* Exercise *
Filter the entries below, keeping only lines with the word "rigid".

* Source data *
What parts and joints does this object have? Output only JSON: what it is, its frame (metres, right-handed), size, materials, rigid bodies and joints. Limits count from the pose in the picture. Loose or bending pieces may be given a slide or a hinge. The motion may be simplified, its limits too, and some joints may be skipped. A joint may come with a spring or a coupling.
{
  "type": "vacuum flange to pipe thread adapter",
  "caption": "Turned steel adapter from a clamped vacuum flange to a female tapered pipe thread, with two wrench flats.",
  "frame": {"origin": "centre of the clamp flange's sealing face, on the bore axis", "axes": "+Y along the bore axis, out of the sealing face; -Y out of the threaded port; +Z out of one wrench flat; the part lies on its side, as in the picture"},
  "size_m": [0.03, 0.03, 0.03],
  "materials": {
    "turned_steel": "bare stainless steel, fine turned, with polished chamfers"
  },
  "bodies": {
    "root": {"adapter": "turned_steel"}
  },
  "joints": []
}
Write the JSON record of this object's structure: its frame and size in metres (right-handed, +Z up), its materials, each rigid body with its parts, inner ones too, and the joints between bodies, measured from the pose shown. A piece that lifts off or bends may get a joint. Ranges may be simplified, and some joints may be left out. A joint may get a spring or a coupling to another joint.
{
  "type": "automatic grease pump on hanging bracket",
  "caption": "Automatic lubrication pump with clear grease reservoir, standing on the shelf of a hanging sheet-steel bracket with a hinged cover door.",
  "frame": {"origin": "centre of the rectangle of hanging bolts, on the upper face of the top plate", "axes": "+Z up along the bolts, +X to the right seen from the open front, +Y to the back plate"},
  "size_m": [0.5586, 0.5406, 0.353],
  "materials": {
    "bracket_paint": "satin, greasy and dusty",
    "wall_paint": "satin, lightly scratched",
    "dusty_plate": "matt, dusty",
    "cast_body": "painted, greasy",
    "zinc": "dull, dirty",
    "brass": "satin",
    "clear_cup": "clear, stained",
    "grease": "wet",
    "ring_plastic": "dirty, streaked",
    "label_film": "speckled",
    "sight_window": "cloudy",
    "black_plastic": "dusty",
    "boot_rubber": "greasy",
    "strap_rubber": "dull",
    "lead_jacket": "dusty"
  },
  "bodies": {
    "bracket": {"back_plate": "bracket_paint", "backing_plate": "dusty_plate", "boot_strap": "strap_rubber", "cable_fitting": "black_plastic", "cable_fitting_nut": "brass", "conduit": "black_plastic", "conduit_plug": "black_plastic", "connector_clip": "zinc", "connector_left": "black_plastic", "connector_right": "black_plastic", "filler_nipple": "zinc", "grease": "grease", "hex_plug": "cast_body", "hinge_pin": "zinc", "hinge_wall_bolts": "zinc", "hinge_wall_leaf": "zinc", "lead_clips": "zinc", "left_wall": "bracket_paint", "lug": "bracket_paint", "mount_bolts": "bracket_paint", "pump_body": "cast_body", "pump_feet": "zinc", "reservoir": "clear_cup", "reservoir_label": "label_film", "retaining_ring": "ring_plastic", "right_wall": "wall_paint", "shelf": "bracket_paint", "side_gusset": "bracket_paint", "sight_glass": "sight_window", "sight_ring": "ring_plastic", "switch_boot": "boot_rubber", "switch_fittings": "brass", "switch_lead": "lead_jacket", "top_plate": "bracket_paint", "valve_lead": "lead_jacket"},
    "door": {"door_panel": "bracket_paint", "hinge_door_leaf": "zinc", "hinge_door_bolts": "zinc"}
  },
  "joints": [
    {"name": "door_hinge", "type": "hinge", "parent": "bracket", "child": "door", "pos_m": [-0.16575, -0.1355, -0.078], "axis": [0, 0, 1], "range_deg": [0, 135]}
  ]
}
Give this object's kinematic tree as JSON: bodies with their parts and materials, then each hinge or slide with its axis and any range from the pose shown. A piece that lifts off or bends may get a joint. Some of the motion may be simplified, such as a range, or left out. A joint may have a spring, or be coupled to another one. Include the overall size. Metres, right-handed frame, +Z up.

* Reply to the task *
What parts and joints does this object have? Output only JSON: what it is, its frame (metres, right-handed), size, materials, rigid bodies and joints. Limits count from the pose in the picture. Loose or bending pieces may be given a slide or a hinge. The motion may be simplified, its limits too, and some joints may be skipped. A joint may come with a spring or a coupling.
Write the JSON record of this object's structure: its frame and size in metres (right-handed, +Z up), its materials, each rigid body with its parts, inner ones too, and the joints between bodies, measured from the pose shown. A piece that lifts off or bends may get a joint. Ranges may be simplified, and some joints may be left out. A joint may get a spring or a coupling to another joint.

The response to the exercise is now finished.